Adolescence has always been a difficult age. It’s when you feel like you’re an adult and want to make your own decisions, but at the same, since the prefrontal cortex has not fully developed, you get easily overwhelmed, choices are more short-term and impulsive, and on top of this, you haven’t fully created your own identity, so you’re curious and want to be independent and different.
Today’s adolescents go through this same process but in a very different context to the one we did, with an important influence of technology. This means that they have more distractions (video games, mobile phones, etc) but also that they have an added social pressure through social media. Although this can seem like a great way for them to bond and keep in contact, in fact, it can many times be a crucial factor of their social stress or low self-esteem.
- What are some of the main problems that adolescents struggle with?

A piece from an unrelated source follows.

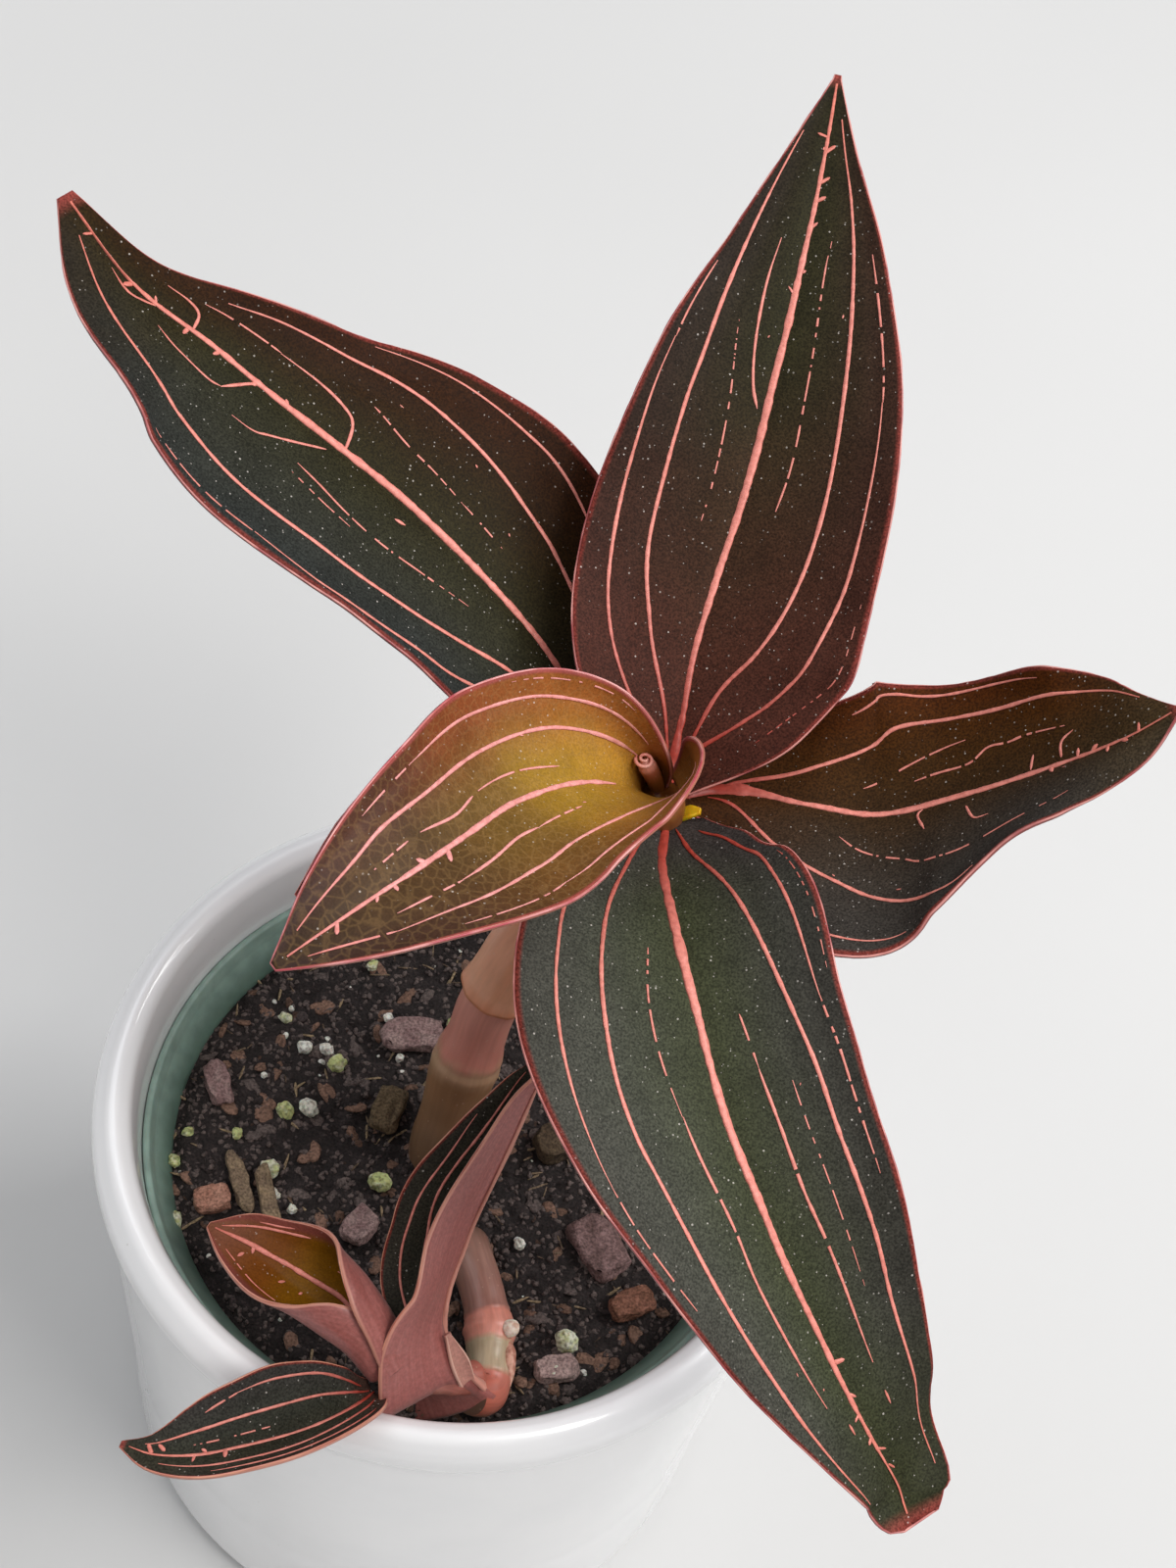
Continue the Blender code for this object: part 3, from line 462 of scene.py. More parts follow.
# The foot of the young leaf, which sheathes the top of the stem. Its skin is painted dark, as shade, and
# turns amber towards its top.
LEAF_FOOT = [
    Ring(18.9, 18.0, 150.0, 3.4),
    Ring(19.4, 17.6, 155.5, 3.6),
    Ring(19.4, 17.6, 160.0, 3.6),
    Ring(18.8, 17.4, 163.0, 2.8),
]

# Loose pieces that lie on the mix: middle, length, width, thickness and turn in degrees.
Chip = namedtuple("Chip", "x y length width thickness turn")
BARK_CHIPS = [
    Chip(-9.6, 18.4, 11.5, 6.5, 2.2, 10),
    Chip(-38.0, 4.6, 9.0, 4.2, 2.0, 115),
    Chip(-35.0, -14.9, 6.5, 5.0, 2.2, 20),
    Chip(-12.3, -15.6, 7.0, 5.4, 2.6, 60),
    Chip(-11.3, 4.6, 9.0, 5.5, 2.4, 80),
    Chip(24.0, -12.6, 12.0, 8.0, 2.6, -50),
    Chip(30.0, -21.0, 8.0, 5.0, 2.4, 30),
    Chip(20.0, -33.0, 7.5, 4.6, 2.2, 15),
    Chip(16.0, 4.0, 10.0, 7.0, 3.0, 35),
    Chip(3.0, 31.0, 11.0, 7.0, 2.6, -20),
]
WOOD_SLIVERS = [
    Chip(-31.4, -11.6, 12.0, 2.1, 1.8, 118),
    Chip(-24.9, -18.6, 26.0, 2.1, 1.8, 111),
]
CHIP_GAP = 0.3
SLIVER_LIFT = 0.9

# Grains of perlite that lie in sight on the mix: place, width, and how green with algae each is.
Grain = namedtuple("Grain", "x y width green")
PERLITE = [
    Grain(-26, 13.5, 2.6, 0.1), Grain(-22.5, 14, 2.5, 0.1), Grain(-20.5, 11.5, 2.9, 0.7),
    Grain(-23.5, 3, 2.9, 0.3), Grain(-27, 2, 2.5, 0.8), Grain(-27.5, -8, 3.1, 0.5),
    Grain(-10.5, -7.5, 3.6, 0.8), Grain(-3.5, 21.5, 2.5, 0.8), Grain(-2, 25, 2.4, 1.0),
    Grain(-8.5, 20.5, 1.9, 0.6), Grain(-14, 21, 2.0, 0.0), Grain(-11, 14.5, 1.6, 0.1),
    Grain(-42, -9, 2.3, 0.8), Grain(-41, -4, 1.7, 0.8), Grain(-33.5, -3, 1.9, 0.8),
    Grain(-40, -18.5, 3.2, 0.6), Grain(-23, -14, 1.8, 0.3), Grain(-26, -12, 2.1, 0.3),
    Grain(-15.5, -23, 2.4, 0.7), Grain(21, -28.5, 3.6, 0.5), Grain(20, -33.5, 3.2, 0.4),
    Grain(-5, -36, 2.2, 0.1), Grain(-19, -28, 2.0, 0.2), Grain(-30, 18, 1.9, 0.5),
    Grain(12, -14, 2.0, 0.2), Grain(33, -6, 2.4, 0.4), Grain(24, 14, 2.8, 0.3),
    Grain(12, 30, 2.4, 0.5), Grain(30, 22, 2.2, 0.2), Grain(-18, 30, 2.3, 0.6),
]

# The photograph's frame, and where the middle of the pot's mouth lies in it.
IMAGE_SIZE = (1200, 1600)
MOUTH_PIXEL = (472.5, 1124.0)
FOCAL_PIXELS = 2600.0
VIEW_DISTANCE = 385.0
VIEW_ELEVATION = 62.5
VIEW_ROLL = 9.3
SENSOR = 36.0


# Small maths

def linear(hex_colour):
    """Turn an sRGB hex colour to the linear colour that a shader takes."""
    found = []
    for start in (1, 3, 5):
        value = int(hex_colour[start:start + 2], 16) / 255
        found.append(value / 12.92 if value <= 0.04045 else ((value + 0.055) / 1.055) ** 2.4)
    return (*found, 1.0)


def unit(vector):
    return vector / np.linalg.norm(vector)


def smooth_row(rows, per_span=10):
    """Run a Catmull-Rom curve through rows of numbers."""
    rows = np.array(rows, float)
    padded = np.vstack([2 * rows[0] - rows[1], rows, 2 * rows[-1] - rows[-2]])
    found = []
    for before, start, end, after in zip(padded, padded[1:], padded[2:], padded[3:]):
        for step in range(per_span):
            t = step / per_span
            found.append(0.5 * (2 * start + (end - before) * t
                                + (2 * before - 5 * start + 4 * end - after) * t ** 2
                                + (3 * start - before - 3 * end + after) * t ** 3))
    found.append(rows[-1])
    return np.array(found)


def even_steps(rows, count, width=3):
    """Read a smooth row at evenly spaced places; its first numbers are a place in space."""
    fine = smooth_row(rows)
    steps = np.linalg.norm(np.diff(fine[:, :width], axis=0), axis=1)
    along = np.concatenate([[0.0], np.cumsum(steps)])
    places = np.linspace(0.0, along[-1], count)
    return np.stack([np.interp(places, along, fine[:, k]) for k in range(fine.shape[1])], axis=1)


def ease(value, low, high):
    """Rise smoothly from 0 at low to 1 at high."""
    share = min(max((value - low) / (high - low), 0), 1)
    return share * share * (3 - 2 * share)


def rough(point, size, seed=0.0):
    """Smooth noise from -1 to 1 at a point in millimetres, with lumps of the given size."""
    return noise.noise(Vector(point) / size + Vector((seed, 2.3 * seed, -1.7 * seed)))


# Leaf blades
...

Due to the complicated process that adolescence involves, it’s very common for adolescents to experience high levels of stress or low self-esteem. The root of this depends on each individual- it can be social, academic, related to their own self-concept, or a combination of all them. In more extreme cases, this can even lead to anxiety, depression, eating disorders or even substance abuse.
This is why it’s so important to work on prevention. Many times, adolescents feel blocked or overpowered, and being supported and guided in a more problem-solving direction helps not only by teaching them these life skills for the future, but also prevents them from developing any other issues. We should work on certain traits that can make them more vulnerable, such as the need of urgency, needing things to happen here and now; having unrealistic expectations, or being excessively demanding.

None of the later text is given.